Insurers continue to expand into this area of insurance. Over the past year, 3 new markets began offering a CPrL-type product on a primary basis, bringing the total of domestic insurers to about 15 with an additional 5 or 6 foreign insurers offering this product. Expect to see another 2 to 3 insurers develop CPrL programs in 2014, but all will focus on the small- to middle-market contractors. For larger construction firms, the same markets will exist as in 2013, for both primary and excess positions.
Coverage expansion continues with the offering of such supplemental coverages as crisis management coverage, building information modeling extra expense coverage, disaster response expense, corporate reputation coverage, and bankruptcy of DP coverage.
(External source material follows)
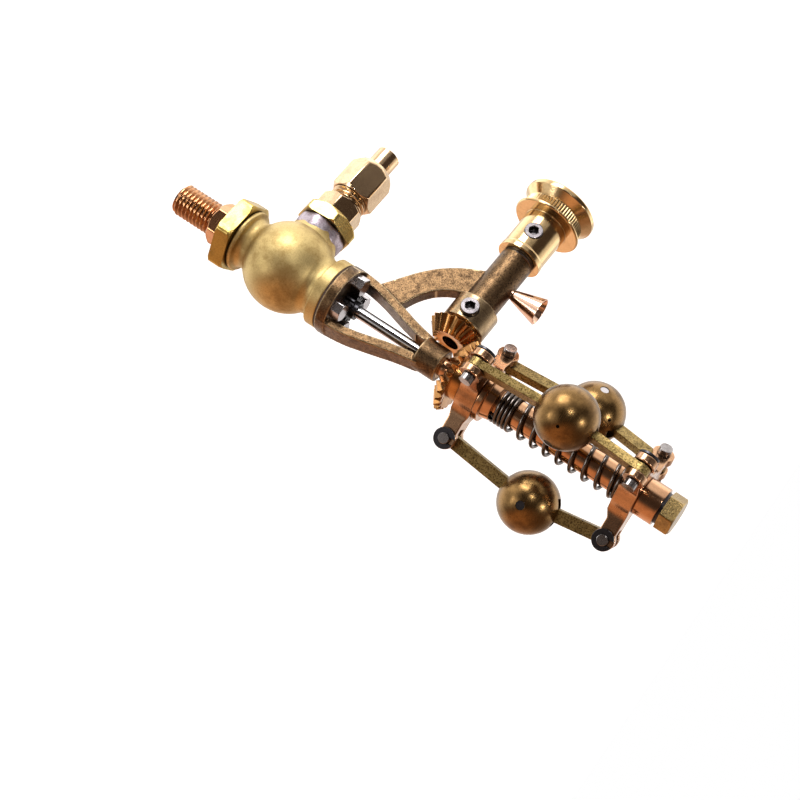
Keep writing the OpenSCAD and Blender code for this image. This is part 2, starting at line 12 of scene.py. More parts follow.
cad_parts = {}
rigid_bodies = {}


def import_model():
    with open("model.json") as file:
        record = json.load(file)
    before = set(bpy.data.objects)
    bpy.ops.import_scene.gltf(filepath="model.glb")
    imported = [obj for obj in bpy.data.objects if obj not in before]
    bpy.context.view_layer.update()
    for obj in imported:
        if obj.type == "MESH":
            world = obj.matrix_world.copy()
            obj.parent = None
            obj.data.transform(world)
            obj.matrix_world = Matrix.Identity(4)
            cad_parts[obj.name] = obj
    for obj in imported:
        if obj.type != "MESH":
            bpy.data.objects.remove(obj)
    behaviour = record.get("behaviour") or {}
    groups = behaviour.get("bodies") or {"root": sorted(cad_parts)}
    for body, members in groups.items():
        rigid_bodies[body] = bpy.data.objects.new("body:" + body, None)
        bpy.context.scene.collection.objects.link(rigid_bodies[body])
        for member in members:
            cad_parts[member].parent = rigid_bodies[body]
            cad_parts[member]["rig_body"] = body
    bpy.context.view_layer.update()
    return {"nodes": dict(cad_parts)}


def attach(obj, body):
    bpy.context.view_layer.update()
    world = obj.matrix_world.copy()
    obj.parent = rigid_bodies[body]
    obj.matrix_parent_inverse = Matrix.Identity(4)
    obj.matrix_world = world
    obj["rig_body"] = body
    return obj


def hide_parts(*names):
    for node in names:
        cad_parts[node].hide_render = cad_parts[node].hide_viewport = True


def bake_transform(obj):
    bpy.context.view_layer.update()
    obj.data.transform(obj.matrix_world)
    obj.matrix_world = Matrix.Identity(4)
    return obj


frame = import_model()
MM = 0.001

# Stations along the spindle, measured up from the inlet's end
SMALL_HEX_Z = 7.7
LARGE_HEX_Z = 10.65
NECK_Z = 13.35
VALVE_Z = 22.3
GASKET_Z = 31.6
BOLT_Z = 33.8
BOSS_Z = 48.5
SHAFT_Z = 51.2
SPIDER_Z = 57.65
SPRING_Z = 63.5
HEAD_Z = 86.4
HUB_Z = 89.7
NUT_Z = 93.6

# Stations along the outlet, measured out from the spindle
BEAD_X = 7.7
OUTLET_HEX_X = 8.9
FITTING_X = 11.3
OUTLET_NUT_X = 16.4
PIPE_X = 23.0
PIPE_END_X = 27.1

# Stations along the drive shaft, measured out from the spindle
SHAFT_X = 6.2
COLLAR_X = 7.3
CUP_X = 17.2
PULLEY_X = 23.2
SHAFT_LENGTH = 29

# Radii
VALVE_R = 7.5
ROD_R = 1.0
JOURNAL_R = 1.6
SLEEVE_R = 2.3
SHAFT_R = 1.5
SCREW_R = 1.56


def along_x(x, z):
    """A place whose local +Z points to -X, at a distance from the spindle."""
    return Matrix.Translation((-x, 0, z)) @ Matrix.Rotation(math.radians(-90), 4, "Y")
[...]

Expect "new and improved" forms. Nearly every major insurer has plans to "reinvent," expand, revise, update, or modify its policy forms in 2014. While, on one hand, this is good news, on the other hand, it is getting more and more difficult to track the changes, differences, and enhancements to these programs. Also, expect to see insurers creating enhanced forms that specifically address the unique professional risk associated with integrated project delivery (IPD) and public-private partnerships (P3).
Rectification and mitigation of damages coverage is becoming more prevalent. Several insurers now offer such coverage, bringing the total to seven. In addition, excess insurers are more willing to follow this first-party coverage in the event that higher capacity is needed. Expect the number of insurers to expand in 2014, but, in addition and most importantly, expect insurers to build "bench" strength in their claims departments, as these coverages are very different from typical liability claims and can present unusual circumstances for some. Lastly, look for rectification/mitigation to be offered more as a supplemental coverage part than as a sublimit of the liability coverage.
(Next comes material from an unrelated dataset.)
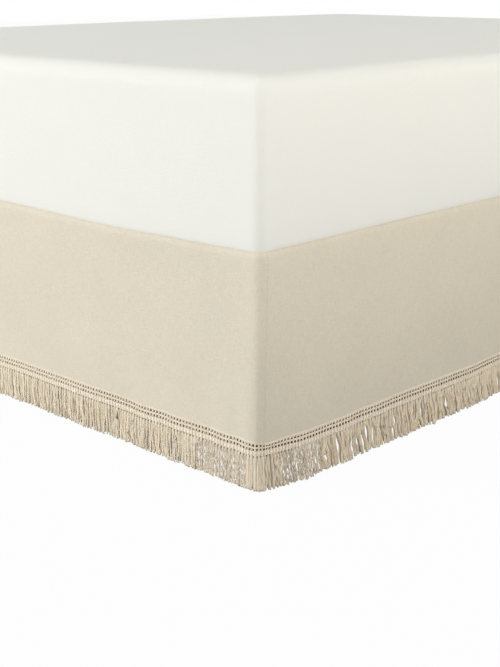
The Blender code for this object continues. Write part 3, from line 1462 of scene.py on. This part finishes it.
@dataclass(frozen=True)
class Parting:
    """A place where the yarns part, from a low to a high point.

    Its distance from the corner is in metres, and the rest in millimetres. Where
    it isn't through, the even layer behind shows in it.
    """

    side: Side
    from_corner: float
    half_width: float
    low: float
    high: float
    through: bool = True


@dataclass(frozen=True)
class ThinPatch:
    """A stretch of fringe whose yarns hang loose, in metres from the corner."""

    side: Side
    start: float
    end: float


@dataclass(frozen=True)
class Drape:
    """How one side's yarns hang: how calm, how wavy and how uneven they are.

    Strays and bends are in metres. A wave has a height in metres and its fewest
    and most half turns down the fringe.
    """

    calm: float
    flat: float
    full: float
    stray: float
    vary: float
    bend: float
    loose_wave: float
    lock_tone: float
    waves: tuple[tuple[float, float, float], ...]
    neck: float = 0.67
    # Painted light: yarns are lightened near the root, under the band, where its shade
    # falls.
    root_painted_light: float = 0.4


FOOT_DRAPE = Drape(
    calm=0.35, flat=0.9, full=1.0, stray=0.0004, vary=0.14, bend=0.0008,
    loose_wave=2.0, lock_tone=0.06, waves=((0.0003, 1.5, 3.5), (0.0003, 4.0, 7.0)),
)  # fmt: skip
SIDE_DRAPE = Drape(
    calm=1.0, flat=1.0, full=0.92, stray=0.0006, vary=0.22, bend=0.0022,
    loose_wave=1.6, lock_tone=0.20, waves=((0.0007, 1.5, 3.5), (0.0004, 4.0, 7.0)),
)  # fmt: skip


@dataclass(frozen=True)
class Ply:
    """One yarn of a bundle: its place from the middle, its painted shade and its size.
    """

    across: float
    out: float
    # How much darker the yarn is painted: painted shade on outer and back yarns, which
    # the lock's other yarns would shade.
    darker: float
    size: float


@dataclass(frozen=True)
class Chance:
    """How much chance moves bundles and yarns, each as one standard deviation.

    Lengths are in metres and winds in radians. A lock's width, strength and
    shortness, and a bow's half turns, lie evenly between two ends.
    """

    lock: tuple[float, float] = (0.007, 0.022)
    strength: tuple[float, float] = (-0.05, 0.22)
    short: tuple[float, float] = (0.0, 0.0018)
    sway: float = 0.0008
    length: float = 0.0005
    bow: tuple[float, float] = (0.9, 2.0)
    gather: float = 0.0007
    wander: float = 0.0009
    loose_wander: float = 0.0004
    depth: float = 0.0005
    tip_depth: float = 0.0008
    spread: float = 0.07
    wind: float = 0.25
    tip_wind: float = 0.5
    tip: float = 0.0004
    ply: float = 0.00012
    taper: tuple[float, float] = (0.0, 0.25)
    tone: float = 0.06
    knot_tone: float = 0.09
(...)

Project professional liability coverage is still scarce, with only three or four insurers willing to offer project coverage (with the ability to include protective and rectification/mitigation coverage) on a primary basis for large ($500 million or higher) projects. Coverage issues continue to exist with certain project delivery methods like IPD and P3 when the DP becomes part of the primary named insured and when DPs are part of a joint venture created to pursue a project. For smaller ($100 million and less) projects, several newer markets are beginning to respond to meet this need. Expect to see an increase in the number of insurers offering project coverage on smaller projects, especially when the need is merely driven by a contractual obligation. Expect this trend to continue with a slight change in program structure to address the different contract obligations that may arise over the year.
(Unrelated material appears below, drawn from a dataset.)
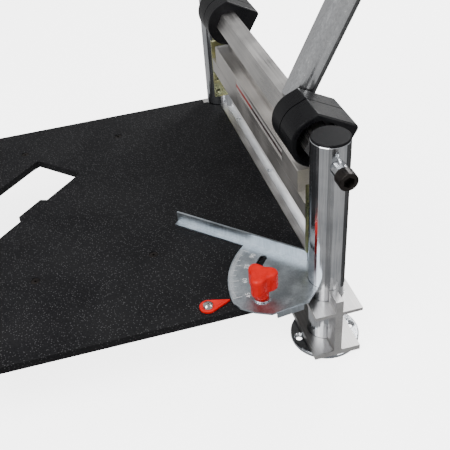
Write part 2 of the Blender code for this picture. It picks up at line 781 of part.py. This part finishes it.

Speaking of contractual obligations, the number of entities requiring project CPrL continues to rise. Unfortunately, some of the requirements are focused on insuring the DP or the design team, leaving the contractor to look to its practice program or other alternatives to finance losses associated with its professional liability. In 2014, look for this trend to continue, with one exception: owners will realize it's more prudent to insure the project against all professional liability than just against design liability.
Project policy terms and extended reporting period (ERP) provisions may expand. Currently, all markets offer a 10-year maximum total program—policy term (construction period) plus ERP. However, there is an increasing demand for ERPs to match a state's statute of repose. Look for a number of markets to begin offering 10-year ERPs regardless of the construction duration.
The number of both first- and third-party claims increased by 20 to 30 percent compared to last year, as reported by a few major CPrL insurers. This should be no surprise, as buyers of CPrL continue to increase, rectification/mitigation-type claims have a shorter payout period, premiums and self-insured retentions have shrunk, and coverage over the past 3 years has expanded greatly. As more buyers enter the marketplace, as new liability arises, as the first-party coverages become more prevalent, and as the market for CPrL matures, expect to see an increase in claims activity in 2014. To see examples of lawsuits, settlements, claims, and incidents, please visit New Day's blog.
One claims trend that became prevalent in 2013 is the late reporting of claims by insureds. Regardless of the reason for the late reporting, insurance buyers should understand and comply with the claims-reporting provisions in their policies to avoid unnecessary denials of coverage. Insureds need to ensure that procedures are in place to report potential errors, problems, and claims as well as claims that may only appear to be general liability claims.
Rates continue to hold relatively flat for just about every size contractor, provided that project type, revenue, delivery method, and claims history remain static. Some insurers are beginning to push for rate hikes, with a desire to see 3 to 4 percent rate increases. However, such increases are beginning to invite competition from the newer or more aggressive insurers.
The trend toward combining the CPrL with contractors pollution liability (CPL) continues, mostly in the middle ($50 million to $250 million) and small ($50 million and below) markets where they need to leverage premiums, but some larger ($500 million and above) contractors take advantage of the combined CPrL/CPL as well. In addition, the pollution-type coverages (such as pollution legal liability for an insured's locations, nonowned disposal site coverage, emergency response costs coverage, and transportation coverage) available under combined forms are just as broad as, if not broader than, under monoline CPL programs. Expect this trend to continue in 2014, taking a larger bite out of the environmental insurance market's CPL premiums.
When it comes to underwriting information (contracts, loss runs, financials, etc.), insurers began requiring ALL information prior to binding. While this is nothing new, the trend for 2014 will be for underwriters to hold steadfast to that condition. It would be prudent to get all the information to the underwriter prior to binding.
A Look Ahead
With an expanding market, look for 2014 to bring continual coverage expansion and for rates to be flat to slight 1 to 2 percent rate increases. In addition, with the expansion of the rectification and mitigation of damages coverage, now, more than ever, attention should be given to the quality of claims personnel within the insurer offering such coverage. Education on the key issues (exposures, claims, coverage, program structure, contract specifications, etc.) will continue to play a key role in the development of this line of insurance. And lastly, let's hope for some relief in the project CPrL arena. It's not expected, but we can hope. At a minimum, let's work to clean up some of those contract specifications to ensure the project is insured, rather than certain aspects or portions of it.